Perhaps Dana White isn’t as crazy as we thought. The UFC president has long claimed that mixed martial arts – or more accurately, the UFC – will someday become the world’s biggest sport. Count me among those who, despite being a staunch supporter of MMA, believed that was a goal just a little too lofty to reach. But after witnessing the impact of the UFC during its recent trip to Brazil for UFC 134 – also known as UFC: Rio, thanks to a substantial financial investment from the government of Rio de Janeiro – I’m slowly changing my tune.

Perhaps I should have known to expect what happened in Brazil. After all, some of the writing was on the wall. Rio’s 14,000-seat HSBC Arena sold out in a matter of minutes, and White revealed in the weeks leading up to the event that some 350,000 people were online trying to purchase tickets when they first went on sale. But once actually in the country, it was evident the surging interest in UFC 134 was about more than a few passionate fans eager to witness the UFC’s return. Instead, this was about the cultural home of the sport welcoming the UFC to a place it always belonged – but this time with the blessing of an entire nation.

There were thousands who gathered on Rio’s famed Copacabana beach – in the rain, no less – for UFC 134’s open workout session, hoping to catch a glimpse of middleweight champion Anderson Silva hitting mitts or legend Antonio Rodrigo Nogueira shadowboxing. There were the hoards of credentialed media members packing into a covered tent like sardines in a tin can, pushing and shoving each other as they jockeyed for a position next to the event’s key fighters, ensuring the relatively mundane routine of pre-fight interviews was immediately transformed into a buzzing mosh pit normally reserved for rock concerts.

Then 24 hours later, the same media scrum packed into the Copacabana Palace Hotel, one of South America’s most exclusive properties, to witness a multi-lingual press conference complete with booming music and a laser light show. White, himself, fending off the questions all centered around the importance of the UFC’s return to Brazil.

This was a moment in history. “Everything I’ve said over the last 10 years is coming true,” the UFC president told me afterwards. “When we make promises, we deliver. This thing is still growing, and it’s going to be just as popular as I’ve promised all along.”

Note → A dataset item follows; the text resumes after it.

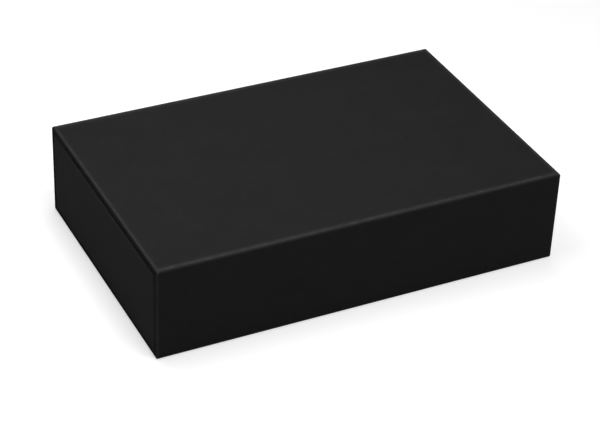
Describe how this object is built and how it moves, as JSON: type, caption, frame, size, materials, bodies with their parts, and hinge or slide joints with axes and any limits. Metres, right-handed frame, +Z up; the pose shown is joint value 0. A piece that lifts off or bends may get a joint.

But the real show came on Saturday night. Concerned about the notorious Rio traffic, I went to the venue three hours before the night’s first fight. But instead of the empty parking lot I find at most U.S. arena’s hours before a UFC event, I was greeted by hundreds of fans, chanting and cheering as they waited to get inside for the night’s festivities. And while the in-Octagon action of UFC 134 certainly didn’t fail to deliver, the raucous crowd – loud, boisterous and boasting main-event-level enthusiasm starting from the night’s very first fight – served to provide an atmosphere unmatched by any previous. During the night’s post-fight press conference (also packed and buzzing with energy, by the way) White even proclaimed the crowd the loudest in UFC history.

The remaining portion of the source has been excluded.